Most households end up with a two-store routine — a discount grocer for produce and everyday staples, and one other store for specialty items or when a good sale runs. That's one extra stop, made deliberately, not four stores visited at random hoping to save money.

Tracking Prices Without Doing It by Hand

Maintaining a price database manually — in a spreadsheet or a notes app — is genuinely tedious. The friction kills the habit within a few weeks for most people.

GroceryBudget's price memory system handles this automatically. Every time you log an item with a price at a specific store, that price is recorded against that store. Over time, the app builds up a price history for each item across the stores you shop at. Premium users can view that history directly — see what you paid for eggs at each store, when prices changed, and which store has the lower average.

The store comparison feature puts it in one view: here's what your cart would cost at Store A vs. Store B based on prices you've actually paid.
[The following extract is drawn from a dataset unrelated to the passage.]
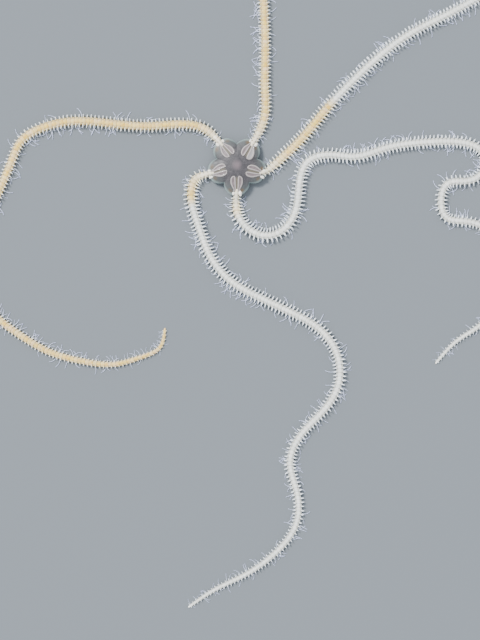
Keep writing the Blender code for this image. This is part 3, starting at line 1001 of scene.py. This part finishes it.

Not estimated prices, not guesses — your own purchase history.

This is how comparison shopping works without extra trips. You collect data as a byproduct of shopping you're already doing, and the data tells you where to direct your buying decisions going forward.

Getting Started

You don't need to do anything elaborate. On your next grocery trip:

  • Note the store you're at
  • Record prices on your top 10 items
  • Do the same next time you're at a different store

After a month, you'll have more useful price comparison data than most households accumulate in a year — and you'll start seeing where the real differences are.

The point isn't to become obsessive about price comparison. It's to make informed decisions once, so you stop leaving money on the table every week without realizing it.